Si este texto sonara como la armónica de Dylan, yo ya estaría retirado cerca del mar, con mi loro, mis libros y mis cañas de pescar, pero estoy en Nueva York y hay días que los carga el diablo y sólo la noche –a veces abrazada a esa armónica-, puede arrancarles un jirón de ternura. Hoy es uno de esos días y una de esas noches. Estos fantasmas no los espantan ni cuatro tíos con aspiradoras, disfrazados de fontaneros del futuro. Puedes correr, pero no puedes esconderte, lee Hunter S. Thompson en un panfleto de la policía de Colorado en su infinita búsqueda del sueño americano, ahora supongo que a través de las estrellas –todos los muertos buenos vagan por las estrellas-, en un descapotable que ya no se fabrica.
La línea L del metro venía insultando a la física y a los pasajeros y en casa no me esperaba más que la estela de mi sombra cuando se fue a trabajar esta mañana. Ahora están conmigo, afortunadamente, Dylan y Thompson. Uno me canta y el otro me abre las cervezas a dentelladas. Me consta que se quieren. Sé que no estoy escribiendo nada, pero es más agradable que subirse a un púlpito y ponerse a decir chorradas.
No sé, esta desesperanza pasajera es casi divertida. Algo habrá tenido que ver la visita del fin de semana a la capital del Imperio, decorada por funcionarios, lápidas y jardines tan limpios que las hojas ni tocan la hierba. No es por nada, pero al último que se le ocurrió soñar algo en Washington, lo llenaron de plomo. Amaneció con la boca llena de hormigas, como dicen en Cuba. Es más seguro mezclarse con la gente, fotografiar todo lo que se ponga a tiro y comerse un perrito caliente al lado del mármol negro con los nombres de los 50.000 chavales que mordieron el polvo en Vietnam. A Washington se va a cumplir y punto, aunque vivas en la Casa Blanca, aunque vuelvas a dormir el sueño eterno bajo tierra.

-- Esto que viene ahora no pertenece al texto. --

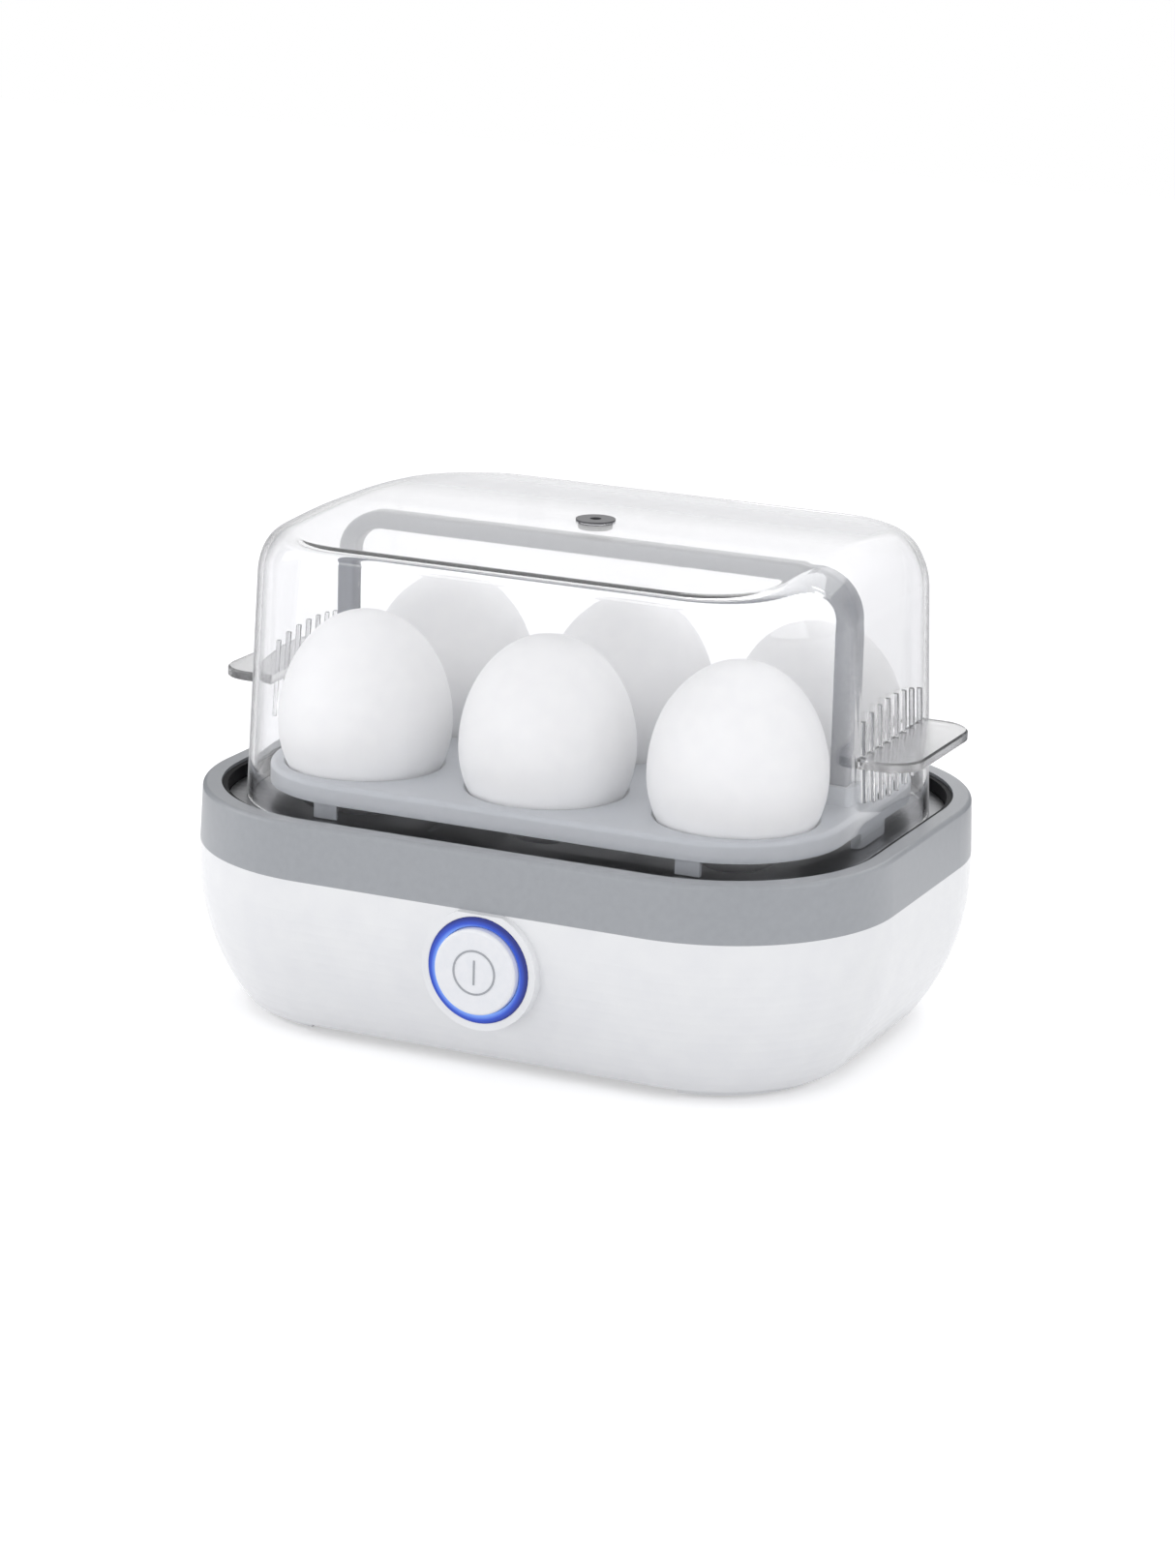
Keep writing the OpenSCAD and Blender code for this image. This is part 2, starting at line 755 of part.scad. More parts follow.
module button_cap() color(white) {
    translate([button_x, cap_y + cap_t, button_z])
        rotate([90, 0, 0])
            rotate_extrude($fn = round_fn)
                polygon(concat([[0, 0], [cap_r, 0]],
                               [for (i = [0:4])
                                   let (a = 90 * i / 4)
                                       [cap_r - cap_edge_r * (1 - cos(a)), cap_t - cap_edge_r * (1 - sin(a))]],
                               [[0, cap_t]]));
    y_rod(stem_r, cap_y + cap_t - eps, switch_y - button_travel - gap);
}

module button_symbol() color([0.6, 0.6, 0.62]) {
    translate([button_x, cap_y, button_z])
        rotate([90, 0, 0])
            linear_extrude(symbol_t) {
                difference() {
                    circle(r = symbol_r, $fn = round_fn);
                    circle(r = symbol_r - symbol_line, $fn = round_fn);
                }
                square([symbol_line, symbol_bar], center = true);
            }
}

// A coil along Y, from the guide's face to the back of the cap.
module button_spring() color(steel) {
    from = cap_y + cap_t + spring_wire_r + spring_end_gap;
    to = recess_y - spring_wire_r - spring_end_gap;
    steps = spring_turns * spring_steps;
    points = [for (i = [0:steps], j = [0:spring_sides - 1])
        let (a = 360 * i / spring_steps, b = 360 * j / spring_sides,
             r = spring_r + spring_wire_r * cos(b))
            [button_x + r * cos(a), from + (to - from) * i / steps + spring_wire_r * sin(b),
             button_z + r * sin(a)]];
    skin = [for (i = [0:steps - 1], j = [0:spring_sides - 1])
        let (p = i * spring_sides + j, q = i * spring_sides + (j + 1) % spring_sides)
            [p, q, q + spring_sides, p + spring_sides]];
    ends = [[for (j = [spring_sides - 1:-1:0]) j], [for (j = [0:spring_sides - 1]) steps * spring_sides + j]];
    polyhedron(points, concat(skin, ends));
}

module egg_rack() color(grey) {
    leg_x = (handle_l - leg_t) / 2;
    difference() {
        union() {
            drawn(rack_l, rack_w, rack_r,
                  concat([[0, deck_z - skirt_h], [0, deck_z - rack_edge_r]],
                         rounded_edge(rack_edge_r, 0, deck_z)));
            rack_tongues();
            for (side = [-1, 1])
                translate([side * leg_x, 0, 0])
                    slab(leg_t + 2 * socket_wall, 2 * (leg_half_w + socket_wall), socket_wall,
                         deck_z - deck_t / 2, deck_z + socket_h);
        }
        difference() {
            slab(rack_l - 2 * skirt_t, rack_w - 2 * skirt_t, rack_r - skirt_t, 0, deck_z - deck_t);
            egg_places()
                rod(cup_r + cup_wall, deck_z - deck_t - cup_h, deck_z);
        }
        egg_places() {
            rod(cup_r, 0, deck_z + 1);
            translate([0, 0, deck_z - cup_chamfer])
                cylinder(r1 = cup_r, r2 = cup_r + cup_chamfer, h = cup_chamfer, $fn = round_fn);
        }
        for (side = [-1, 1]) {
            translate([side * egg_pitch_x / 2, 0, 0])
                rod(steam_hole_r, 0, deck_z + 1);
            translate([side * leg_x, 0, 0])
                slab(leg_t + 2 * fit, 2 * (leg_half_w + fit), fit, deck_z, deck_z + socket_h + 1);
        }
    }
}

// Places its children at the six eggs.
module egg_places() {
    for (column = [-1:1], row = [-1, 1])
        translate([column * egg_pitch_x, row * egg_pitch_y / 2, 0])
            children();
}

// Half of an egg's outline, from its blunt end to its tip.
function egg_side() =
    concat([for (i = [0:egg_steps])
                let (a = 90 * i / egg_steps) [egg_r * sin(a), -egg_below * cos(a)]],
           [for (i = [1:egg_steps])
                let (a = 90 * i / egg_steps) [egg_r * cos(a), egg_above * sin(a)]]);

// Six eggs, each standing on the edge of its hole. They lift out with the rack.
module eggs() color([0.95, 0.95, 0.94]) {
    egg_places()
        translate([0, 0, egg_z])
            rotate_extrude($fn = round_fn / 2)
                polygon(egg_side());
}

// Tongues of the skirt that stand on the bowl's rim. Those at the sides are set back from its face.
module rack_tongues() {
    foot_low = rim_z + gap;
    foot_high = deck_z - skirt_h + 1;
    for (side = [-1, 1]) {
        translate([side * (rack_l / 2 - skirt_t / 2), 0, (foot_low + foot_high) / 2])
            cube([skirt_t, tongue_w, foot_high - foot_low], center = true);
        for (along = [-1, 1])
            translate([along * side_tongue_x, side * (rack_w / 2 - side_tongue_inset), (foot_low + foot_high) / 2])
                cube([side_tongue_w, skirt_t, foot_high - foot_low], center = true);
    }
}

// The area under an arch with rounded shoulders, standing on the rack's deck.
module arch_area(half_l, top_z, r) {
    translate([-half_l, deck_z])
        square([2 * half_l, top_z - r - deck_z]);
    translate([r - half_l, deck_z])
        square([2 * (half_l - r), top_z - deck_z]);
    for (side = [-1, 1])
        translate([side * (half_l - r), top_z - r])
            circle(r = r, $fn = round_fn);
}

module rack_handle() color(grey) {
    rotate([90, 0, 0])
        linear_extrude(2 * leg_half_w, center = true)
            difference() {
                arch_area(handle_l / 2, handle_top_z, handle_bend_r);
                arch_area(handle_l / 2 - leg_t, handle_top_z - leg_t, handle_bend_r - leg_t);
            }
}

function lid_side(t, low) =
    concat([[t, low], [lid_draft + t, lid_top_z - lid_top_r]],
           rounded_edge(lid_top_r - t, lid_draft + t, lid_top_z - t));

module lid() color([0.85, 0.9, 0.95, 0.35]) {
    difference() {
        union() {
            drawn(lid_l, lid_w, lid_r, lid_side(0, lid_z));
            for (side = [0, 1])
                mirror([side, 0, 0]) {
                    lid_grip();
                    lid_ribs();
                }
        }
        drawn(lid_l, lid_w, lid_r, lid_side(lid_wall, lid_z - 1));
        rod(vent_hole_r, 0, lid_top_z + 1);
    }
}

// A flat grip on the lid's right end.
module lid_grip() {
    from = lid_l / 2 - lid_draft - lid_wall;
    to = lid_l / 2 + grip_reach;
    translate([0, 0, lid_z + grip_z - grip_t])
        linear_extrude(grip_t) {
            translate([from, -grip_w / 2])
                square([to - grip_corner_r - from, grip_w]);
            translate([from, grip_corner_r - grip_w / 2])
                square([to - from, grip_w - 2 * grip_corner_r]);
            for (side = [-1, 1])
                translate([to - grip_corner_r, side * (grip_w / 2 - grip_corner_r)])
                    circle(r = grip_corner_r, $fn = round_fn);
        }
}

function lid_face(z) = lid_l / 2 - lid_draft * (z - lid_z) / (lid_h - lid_top_r);

// Upright ribs above and below the grip, the middle ones the tallest.
module lid_ribs() {
    z = lid_z + grip_z;
    from = lid_l / 2 - lid_draft - lid_wall / 2;
    for (i = [0:rib_count - 1]) {
        drop = rib_arc * pow(2 * i / (rib_count - 1) - 1, 2);
        low = z - grip_t - rib_low_h + drop;
        high = z + rib_h - drop;
        translate([0, (i - (rib_count - 1) / 2) * rib_pitch, 0])
            rotate([90, 0, 0])
                linear_extrude(rib_t, center = true)
                    polygon([[from, low], [lid_face(low) + rib_proud, low],
                             [lid_face(high) + rib_proud, high], [from, high]]);
    }
}

module vent_insert() color([0.3, 0.3, 0.32]) {
    difference() {
        union() {
            rod(vent_hole_r - fit, lid_top_z - vent_depth, lid_top_z);
            rod(vent_r, lid_top_z, lid_top_z + vent_flange_t);
        }
        rod(vent_bore_r, 0, lid_top_z + 2);
    }
}

base_housing();
bottom_cover();
cover_screws();
rubber_feet();
trim_ring();
inner_liner();
liner_screws();
heating_bowl();
bowl_clips();
heat_spreader();
heating_element();
element_insulators();
thermostat();
thermostat_clip();
thermal_fuse();
fuse_bracket();
control_board();
buzzer();
status_leds();
switch_body();
board_bracket();
bracket_screws();
terminal_block();
cord_gland();
button_guide();
light_ring();
button_cap();
button_symbol();
button_spring();
egg_rack();
rack_handle();
eggs();
lid();
vent_insert();
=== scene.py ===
import bpy
from math import radians, sin, cos, pi, sqrt
from mathutils import Vector, Matrix


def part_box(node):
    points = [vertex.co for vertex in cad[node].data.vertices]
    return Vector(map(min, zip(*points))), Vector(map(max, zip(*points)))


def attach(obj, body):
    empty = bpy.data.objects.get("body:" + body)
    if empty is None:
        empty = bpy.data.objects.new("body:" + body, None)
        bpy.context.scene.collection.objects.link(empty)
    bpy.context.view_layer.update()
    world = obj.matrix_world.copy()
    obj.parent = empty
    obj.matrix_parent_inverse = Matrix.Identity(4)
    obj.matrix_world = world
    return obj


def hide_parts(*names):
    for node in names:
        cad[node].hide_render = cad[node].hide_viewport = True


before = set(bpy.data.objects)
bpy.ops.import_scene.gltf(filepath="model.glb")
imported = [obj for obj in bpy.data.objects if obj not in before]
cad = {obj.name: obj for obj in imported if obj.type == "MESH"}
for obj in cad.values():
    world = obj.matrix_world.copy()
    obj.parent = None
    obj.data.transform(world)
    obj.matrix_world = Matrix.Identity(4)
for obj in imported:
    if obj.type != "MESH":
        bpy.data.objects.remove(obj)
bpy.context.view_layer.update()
scene = bpy.context.scene
scene.view_settings.view_transform = "Standard"
mm = 0.001
print("frame loaded:", len(cad), "nodes")

cameraPlace = {
    "azimuth": 24.37, "elevation": 14.91, "roll": 1.59,   # degrees
    "aim": (0, 0, 0.075), "distance": 1.15419, "sightEnd": 50,
    "pixels": (1214, 1620), "sensor": 36,                 # the sensor is in mm
    "focalLength": 4537.12, "middle": (609.36, 755.29),   # in pixels
}


def placeCamera(place):
    az, el, roll = (radians(place[k]) for k in ("azimuth", "elevation", "roll"))
    back = Vector((sin(az) * cos(el), -cos(az) * cos(el), sin(el)))
    right = Vector((cos(az), sin(az), 0))
    up = back.cross(right)
    right, up = right * cos(roll) + up * sin(roll), up * cos(roll) - right * sin(roll)
    turn = Matrix((right, up, back)).transposed().to_4x4()
    data = bpy.data.cameras.new("camera")
    camera = bpy.data.objects.new("camera", data)
    scene.collection.objects.link(camera)
    camera.matrix_world = Matrix.Translation(Vector(place["aim"]) + back * place["distance"]) @ turn
    wide, high = place["pixels"]
    data.sensor_width = place["sensor"]
    data.lens = place["focalLength"] * place["sensor"] / high
    data.shift_x = (wide / 2 - place["middle"][0]) / high
    data.shift_y = (place["middle"][1] - high / 2) / high
    data.clip_end = place["sightEnd"]
    scene.camera = camera


placeCamera(cameraPlace)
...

Sería injusto dar esta impresión de W. Una de las noches nos fuimos a cenar a un restaurante etíope. Desde que descubrí la gastronomía de esa bendita tierra –fue en Nairobi hace un tiempo-, con los menús siempre en precioso alfabeto amhárico, no pierdo ocasión. Además se come con las manos. El café es siempre magnífico. En W., y no he descubierto todavía el motivo, está la comunidad de etíopes más grande del mundo. Caminan esbeltos y elegantes por las calles, traspasan con sus ojos claros a los bárbaros de piel blanca como si miraran al horizonte siempre lejano que tienen por aquellos lares y que tanto echo de menos.

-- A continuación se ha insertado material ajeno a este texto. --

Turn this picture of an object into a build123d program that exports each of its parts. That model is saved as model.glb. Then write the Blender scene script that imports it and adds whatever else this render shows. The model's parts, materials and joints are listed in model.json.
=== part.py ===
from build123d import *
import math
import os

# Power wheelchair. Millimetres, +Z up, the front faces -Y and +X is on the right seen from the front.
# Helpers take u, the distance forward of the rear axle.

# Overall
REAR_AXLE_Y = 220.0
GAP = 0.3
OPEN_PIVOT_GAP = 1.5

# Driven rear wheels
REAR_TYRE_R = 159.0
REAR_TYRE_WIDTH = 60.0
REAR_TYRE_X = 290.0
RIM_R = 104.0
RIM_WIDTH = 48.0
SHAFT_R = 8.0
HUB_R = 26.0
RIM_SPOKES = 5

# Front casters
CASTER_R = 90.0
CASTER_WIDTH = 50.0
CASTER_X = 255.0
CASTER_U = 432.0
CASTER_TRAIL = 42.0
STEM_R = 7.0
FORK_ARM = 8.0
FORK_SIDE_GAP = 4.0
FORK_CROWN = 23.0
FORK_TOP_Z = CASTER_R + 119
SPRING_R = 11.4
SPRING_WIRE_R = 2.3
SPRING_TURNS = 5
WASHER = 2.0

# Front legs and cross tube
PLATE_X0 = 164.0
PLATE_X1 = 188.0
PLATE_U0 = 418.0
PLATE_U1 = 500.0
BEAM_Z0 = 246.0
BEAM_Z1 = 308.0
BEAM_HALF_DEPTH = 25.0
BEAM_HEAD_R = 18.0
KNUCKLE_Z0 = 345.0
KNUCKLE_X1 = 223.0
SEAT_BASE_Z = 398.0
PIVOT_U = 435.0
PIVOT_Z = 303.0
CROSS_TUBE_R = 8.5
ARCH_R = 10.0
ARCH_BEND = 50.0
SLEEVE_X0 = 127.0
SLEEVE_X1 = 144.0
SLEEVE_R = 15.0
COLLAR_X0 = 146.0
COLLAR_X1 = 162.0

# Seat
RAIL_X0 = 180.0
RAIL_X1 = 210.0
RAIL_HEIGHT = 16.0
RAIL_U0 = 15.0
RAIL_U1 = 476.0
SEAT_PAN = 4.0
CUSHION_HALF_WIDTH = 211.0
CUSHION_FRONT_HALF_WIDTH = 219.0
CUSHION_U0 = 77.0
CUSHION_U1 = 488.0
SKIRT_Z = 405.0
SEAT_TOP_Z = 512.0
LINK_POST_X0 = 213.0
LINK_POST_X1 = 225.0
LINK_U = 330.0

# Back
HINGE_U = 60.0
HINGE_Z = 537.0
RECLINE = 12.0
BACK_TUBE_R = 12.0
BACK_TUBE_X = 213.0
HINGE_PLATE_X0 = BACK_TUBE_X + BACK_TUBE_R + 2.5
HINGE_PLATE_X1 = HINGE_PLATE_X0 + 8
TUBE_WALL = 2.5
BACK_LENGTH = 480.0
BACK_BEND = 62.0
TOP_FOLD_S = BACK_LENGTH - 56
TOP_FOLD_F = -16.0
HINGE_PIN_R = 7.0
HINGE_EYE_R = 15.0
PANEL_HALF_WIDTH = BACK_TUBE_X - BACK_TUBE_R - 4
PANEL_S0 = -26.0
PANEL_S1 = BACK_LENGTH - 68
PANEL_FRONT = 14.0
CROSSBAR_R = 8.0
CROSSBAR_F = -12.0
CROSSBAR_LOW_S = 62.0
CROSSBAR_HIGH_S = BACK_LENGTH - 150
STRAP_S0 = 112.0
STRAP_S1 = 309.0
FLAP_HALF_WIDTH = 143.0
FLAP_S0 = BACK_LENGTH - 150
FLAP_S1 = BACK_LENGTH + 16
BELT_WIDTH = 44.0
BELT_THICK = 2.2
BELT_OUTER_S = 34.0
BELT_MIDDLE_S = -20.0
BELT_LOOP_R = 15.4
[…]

(Dylan y Thompson se desvanecen, entran otros fantasmas en escena, de piel oscura –fantasmas de negros-. Parecen gigantes borrachos. Susurran a espaldas del incauto escritor o plumilla, sólo iluminado por la pantalla blanca del ordenador portátil)
– ¿Qué hacemos con este mzungu? ¿Nos lo llevamos?
– Sí, sí, sí.
(Cae el telón. El público se arremolina en las taquillas del teatro, amenazan con quemar el lugar si no se le devuelve el dinero de las entradas. El actor principal se escabulle por una puerta de emergencia. Llega hasta el metro. En el vagón hacia Brooklyn no cabe ni una chica guapa. El actor llega a casa, tiene ganas de escribir. Pone un disco, abre una cerveza, se queja, piensa en sus fantasmas, en África, etc.)